What this task involves |
Reproduce each line exactly. Skip none.

Data section |
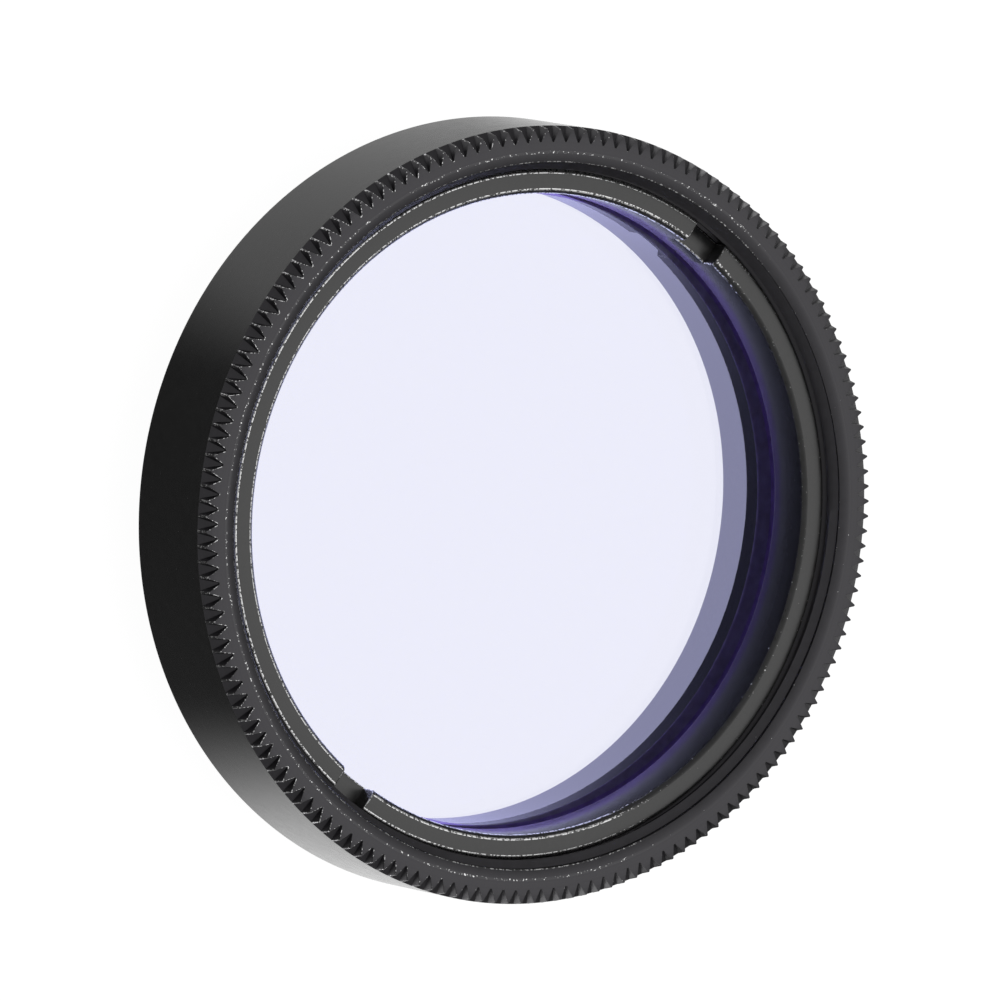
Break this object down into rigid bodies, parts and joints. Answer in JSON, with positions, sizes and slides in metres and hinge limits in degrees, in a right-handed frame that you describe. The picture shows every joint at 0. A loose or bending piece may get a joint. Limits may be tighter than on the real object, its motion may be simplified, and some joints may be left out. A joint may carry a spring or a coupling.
{
  "type": "light pollution filter",
  "caption": "Round screw-in optical filter: pale lavender glass held by a slotted ring in a black, finely knurled cell with a thread behind it.",
  "frame": {"origin": "centre of the male thread's end face, on which the filter stands", "axes": "+Z along the optical axis, out of the knurled front; the ring's two slots lie on the X axis"},
  "size_m": [0.0314, 0.0314, 0.0078],
  "materials": {
    "cell_black": "turned, knurled and black anodised, satin",
    "coated_glass": "polished optical glass, pale lavender tint, purple coating",
    "ring_black": "turned and black anodised, satin"
  },
  "bodies": {
    "root": {"filter_cell": "cell_black", "filter_glass": "coated_glass", "retaining_ring": "ring_black"}
  },
  "joints": []
}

The output |
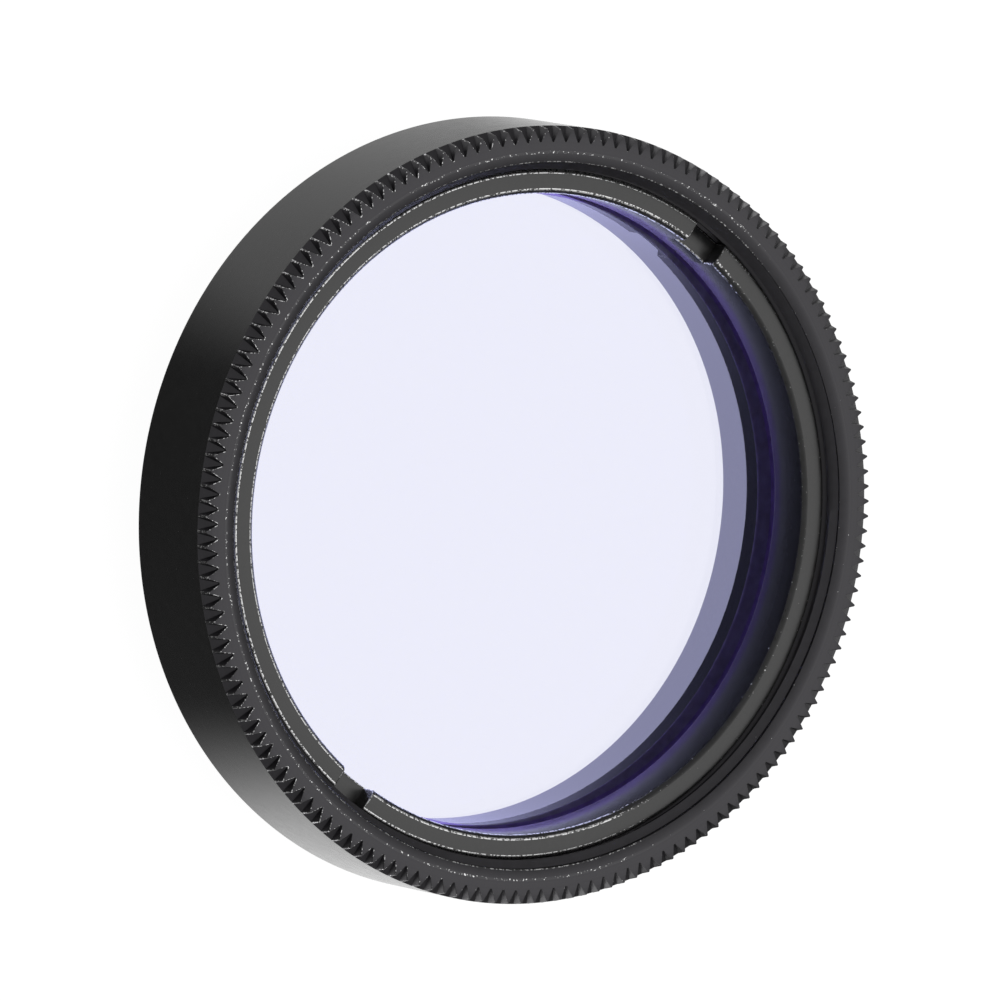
Break this object down into rigid bodies, parts and joints. Answer in JSON, with positions, sizes and slides in metres and hinge limits in degrees, in a right-handed frame that you describe. The picture shows every joint at 0. A loose or bending piece may get a joint. Limits may be tighter than on the real object, its motion may be simplified, and some joints may be left out. A joint may carry a spring or a coupling.
{
  "type": "light pollution filter",
  "caption": "Round screw-in optical filter: pale lavender glass held by a slotted ring in a black, finely knurled cell with a thread behind it.",
  "frame": {"origin": "centre of the male thread's end face, on which the filter stands", "axes": "+Z along the optical axis, out of the knurled front; the ring's two slots lie on the X axis"},
  "size_m": [0.0314, 0.0314, 0.0078],
  "materials": {
    "cell_black": "turned, knurled and black anodised, satin",
    "coated_glass": "polished optical glass, pale lavender tint, purple coating",
    "ring_black": "turned and black anodised, satin"
  },
  "bodies": {
    "root": {"filter_cell": "cell_black", "filter_glass": "coated_glass", "retaining_ring": "ring_black"}
  },
  "joints": []
}